Your task:
The data below must be copied in full and without any change.

Material provided:
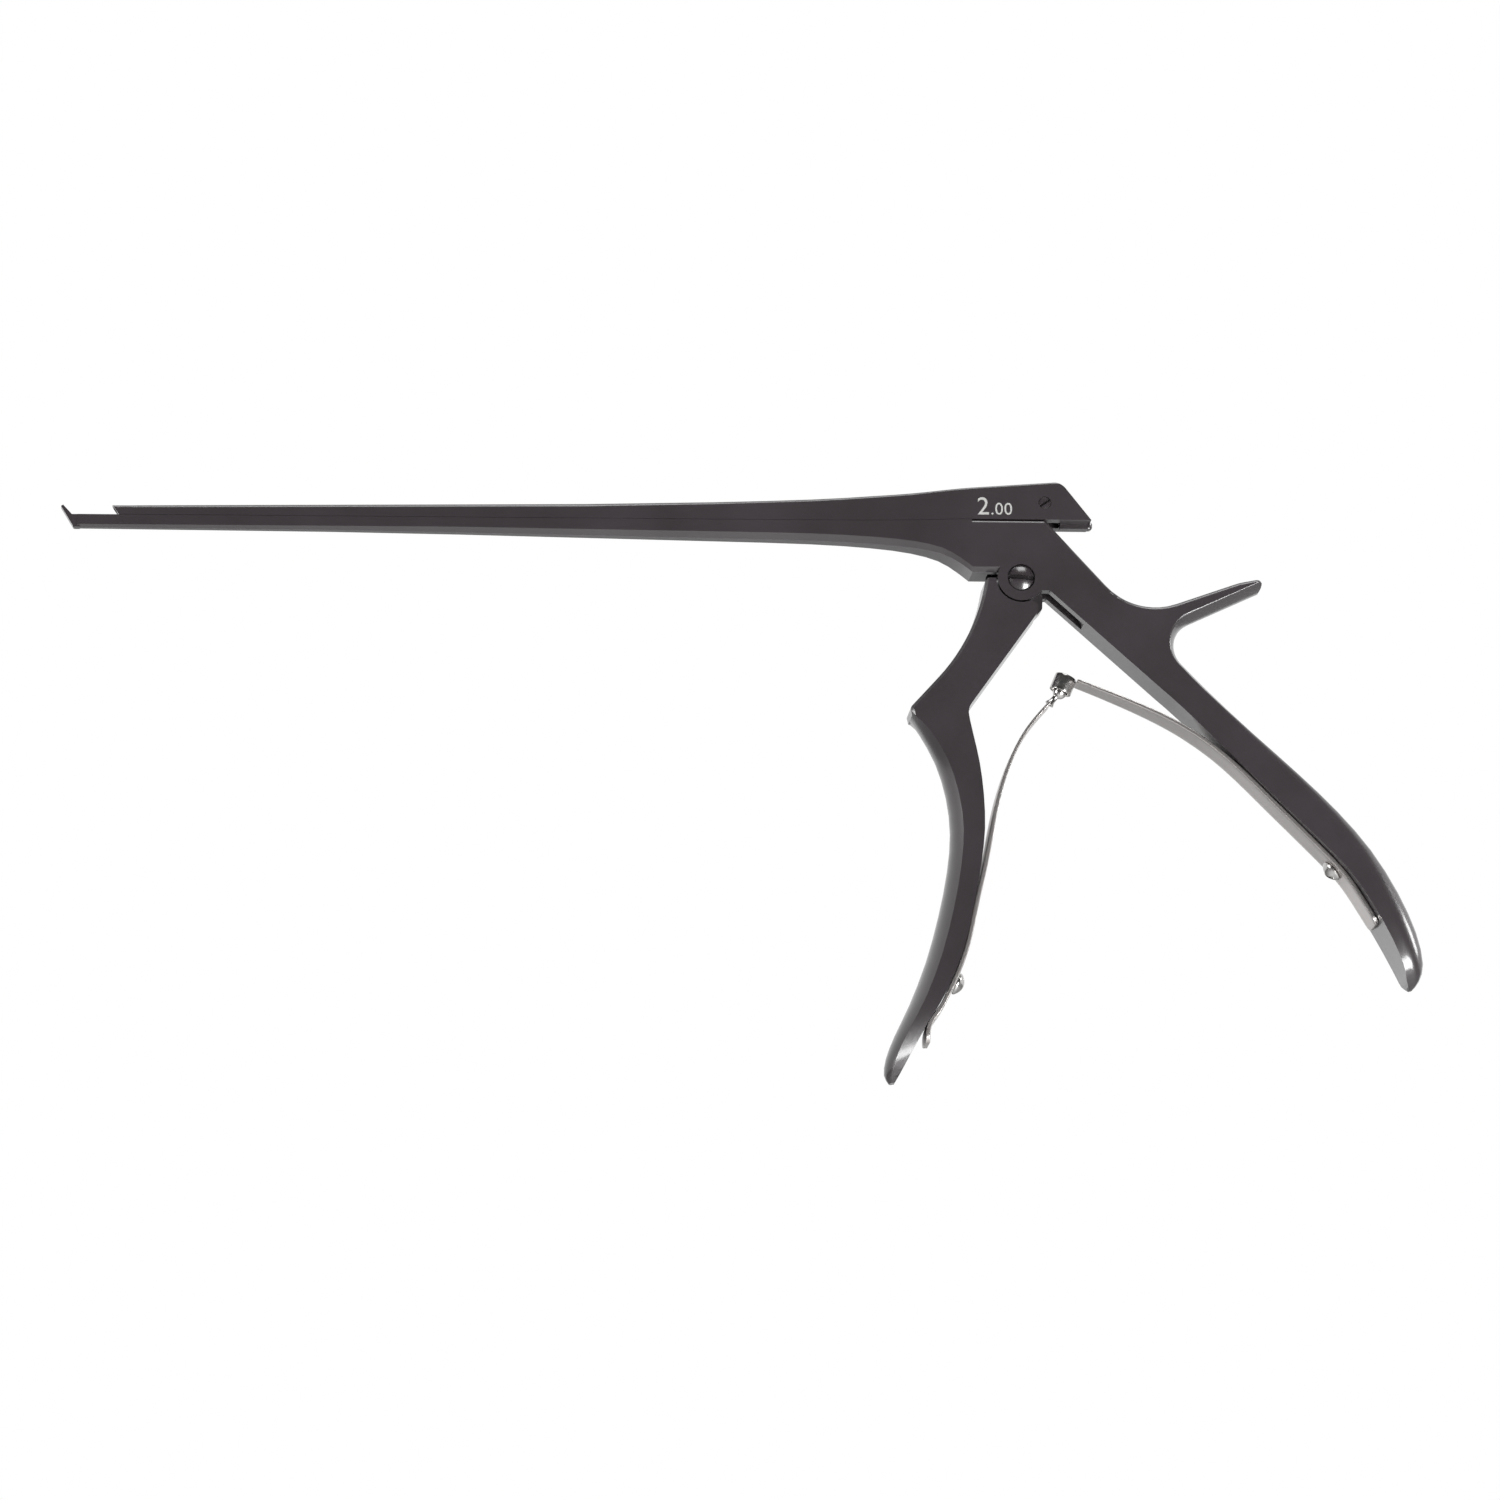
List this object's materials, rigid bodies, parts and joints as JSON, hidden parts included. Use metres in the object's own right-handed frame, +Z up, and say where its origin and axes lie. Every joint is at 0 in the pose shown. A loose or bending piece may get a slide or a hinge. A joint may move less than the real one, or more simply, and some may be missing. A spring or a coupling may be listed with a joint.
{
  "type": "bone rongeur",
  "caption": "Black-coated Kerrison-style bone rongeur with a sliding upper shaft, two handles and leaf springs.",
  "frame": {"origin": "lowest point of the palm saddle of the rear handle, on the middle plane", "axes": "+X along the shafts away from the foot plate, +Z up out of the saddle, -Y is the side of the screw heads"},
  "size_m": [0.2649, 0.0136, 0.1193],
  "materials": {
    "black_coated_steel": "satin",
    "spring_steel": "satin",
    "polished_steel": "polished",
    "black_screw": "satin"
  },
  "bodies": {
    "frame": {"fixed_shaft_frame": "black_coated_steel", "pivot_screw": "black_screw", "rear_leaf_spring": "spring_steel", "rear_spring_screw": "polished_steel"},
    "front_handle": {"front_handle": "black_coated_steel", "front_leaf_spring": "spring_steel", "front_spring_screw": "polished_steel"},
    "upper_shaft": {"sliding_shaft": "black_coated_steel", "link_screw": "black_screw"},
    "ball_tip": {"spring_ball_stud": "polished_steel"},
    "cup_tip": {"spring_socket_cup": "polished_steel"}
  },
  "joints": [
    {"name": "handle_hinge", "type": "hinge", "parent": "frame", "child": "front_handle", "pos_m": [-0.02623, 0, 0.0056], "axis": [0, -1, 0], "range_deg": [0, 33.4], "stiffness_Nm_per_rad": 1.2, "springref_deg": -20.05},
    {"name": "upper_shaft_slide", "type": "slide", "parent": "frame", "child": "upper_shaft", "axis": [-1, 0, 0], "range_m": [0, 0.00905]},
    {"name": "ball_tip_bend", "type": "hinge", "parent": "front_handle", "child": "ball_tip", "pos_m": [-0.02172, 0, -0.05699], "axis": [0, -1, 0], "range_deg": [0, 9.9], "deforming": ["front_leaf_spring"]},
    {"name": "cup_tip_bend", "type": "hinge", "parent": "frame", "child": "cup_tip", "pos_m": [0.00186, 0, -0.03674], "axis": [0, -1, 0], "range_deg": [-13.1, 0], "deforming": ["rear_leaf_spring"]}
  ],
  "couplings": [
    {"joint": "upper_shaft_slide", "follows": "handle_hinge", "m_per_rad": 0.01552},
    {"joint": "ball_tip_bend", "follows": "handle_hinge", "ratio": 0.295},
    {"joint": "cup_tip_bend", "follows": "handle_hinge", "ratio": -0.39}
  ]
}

Right answer:
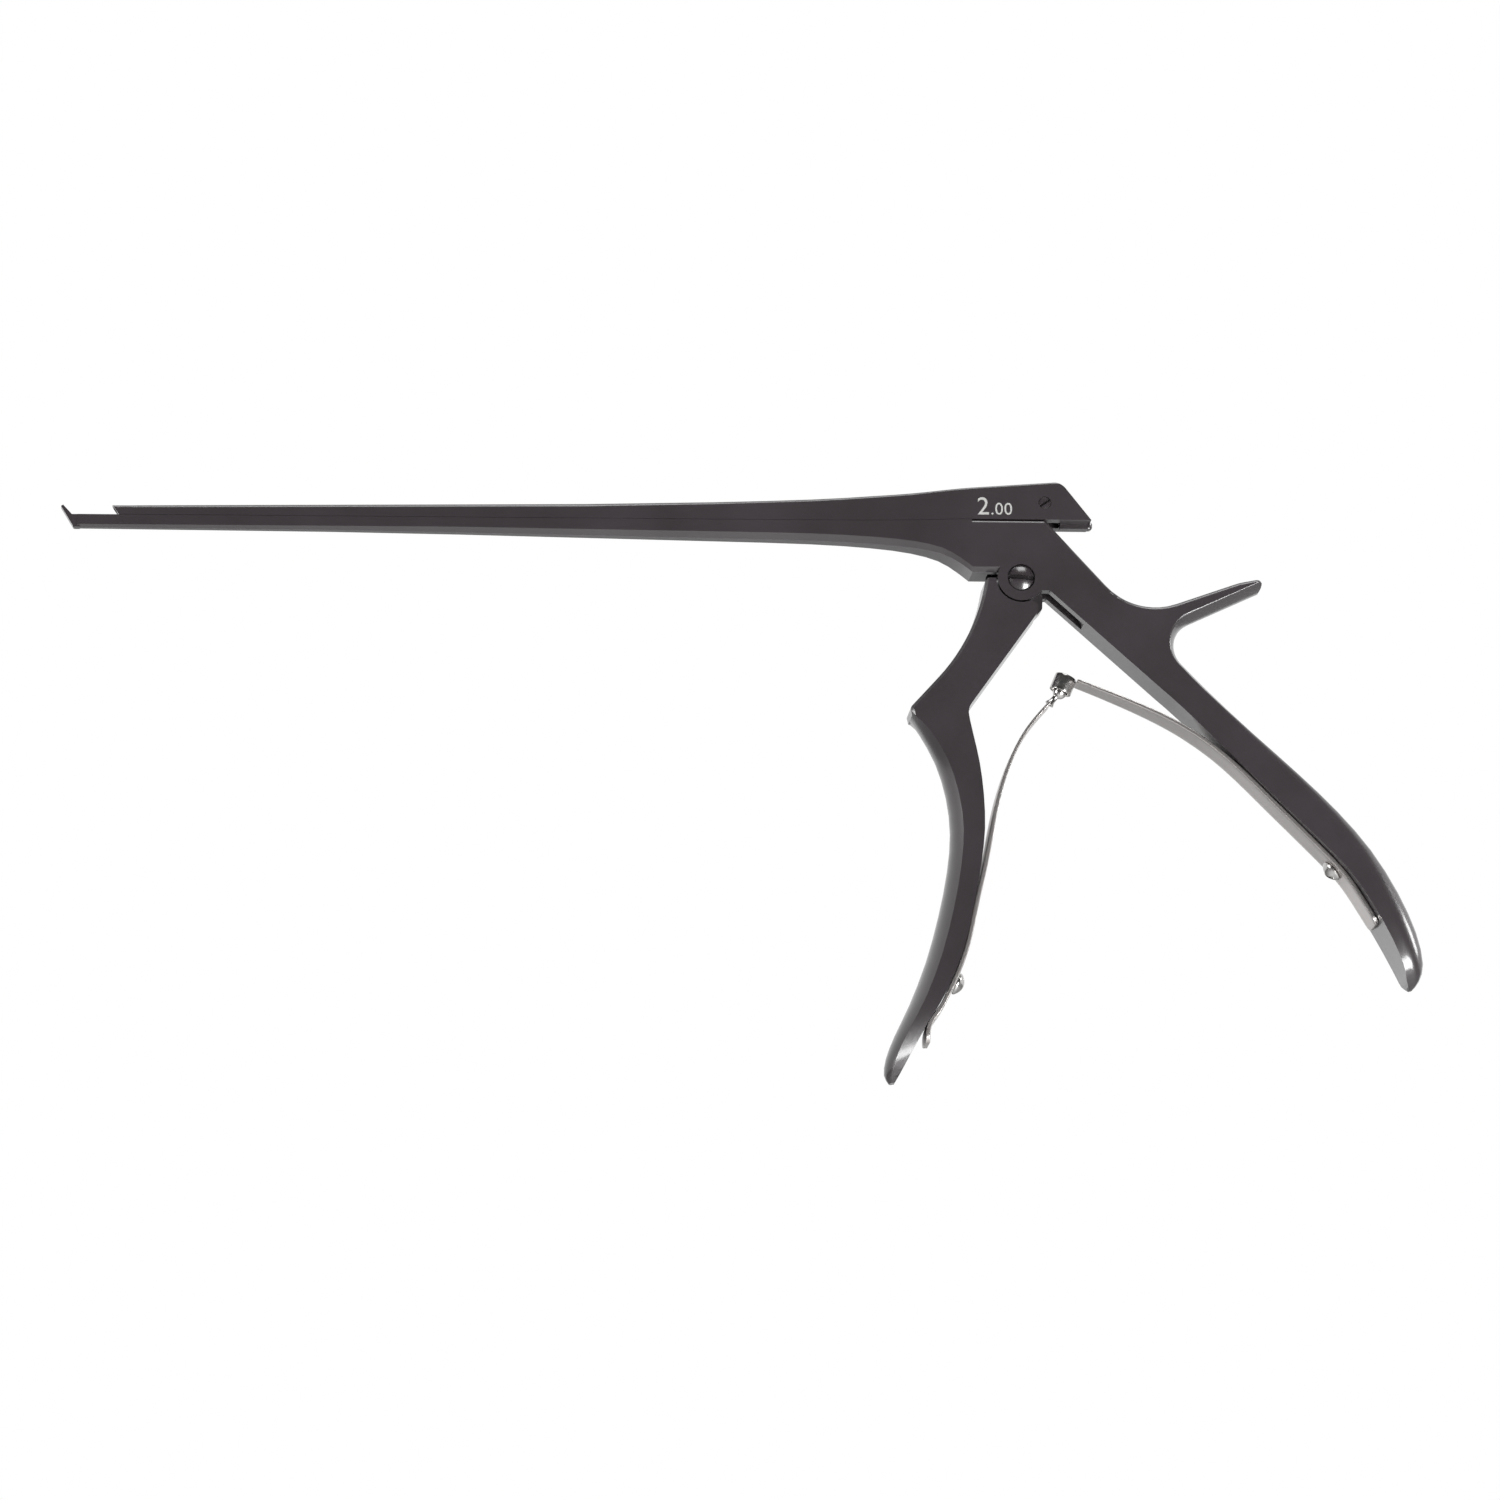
List this object's materials, rigid bodies, parts and joints as JSON, hidden parts included. Use metres in the object's own right-handed frame, +Z up, and say where its origin and axes lie. Every joint is at 0 in the pose shown. A loose or bending piece may get a slide or a hinge. A joint may move less than the real one, or more simply, and some may be missing. A spring or a coupling may be listed with a joint.
{
  "type": "bone rongeur",
  "caption": "Black-coated Kerrison-style bone rongeur with a sliding upper shaft, two handles and leaf springs.",
  "frame": {"origin": "lowest point of the palm saddle of the rear handle, on the middle plane", "axes": "+X along the shafts away from the foot plate, +Z up out of the saddle, -Y is the side of the screw heads"},
  "size_m": [0.2649, 0.0136, 0.1193],
  "materials": {
    "black_coated_steel": "satin",
    "spring_steel": "satin",
    "polished_steel": "polished",
    "black_screw": "satin"
  },
  "bodies": {
    "frame": {"fixed_shaft_frame": "black_coated_steel", "pivot_screw": "black_screw", "rear_leaf_spring": "spring_steel", "rear_spring_screw": "polished_steel"},
    "front_handle": {"front_handle": "black_coated_steel", "front_leaf_spring": "spring_steel", "front_spring_screw": "polished_steel"},
    "upper_shaft": {"sliding_shaft": "black_coated_steel", "link_screw": "black_screw"},
    "ball_tip": {"spring_ball_stud": "polished_steel"},
    "cup_tip": {"spring_socket_cup": "polished_steel"}
  },
  "joints": [
    {"name": "handle_hinge", "type": "hinge", "parent": "frame", "child": "front_handle", "pos_m": [-0.02623, 0, 0.0056], "axis": [0, -1, 0], "range_deg": [0, 33.4], "stiffness_Nm_per_rad": 1.2, "springref_deg": -20.05},
    {"name": "upper_shaft_slide", "type": "slide", "parent": "frame", "child": "upper_shaft", "axis": [-1, 0, 0], "range_m": [0, 0.00905]},
    {"name": "ball_tip_bend", "type": "hinge", "parent": "front_handle", "child": "ball_tip", "pos_m": [-0.02172, 0, -0.05699], "axis": [0, -1, 0], "range_deg": [0, 9.9], "deforming": ["front_leaf_spring"]},
    {"name": "cup_tip_bend", "type": "hinge", "parent": "frame", "child": "cup_tip", "pos_m": [0.00186, 0, -0.03674], "axis": [0, -1, 0], "range_deg": [-13.1, 0], "deforming": ["rear_leaf_spring"]}
  ],
  "couplings": [
    {"joint": "upper_shaft_slide", "follows": "handle_hinge", "m_per_rad": 0.01552},
    {"joint": "ball_tip_bend", "follows": "handle_hinge", "ratio": 0.295},
    {"joint": "cup_tip_bend", "follows": "handle_hinge", "ratio": -0.39}
  ]
}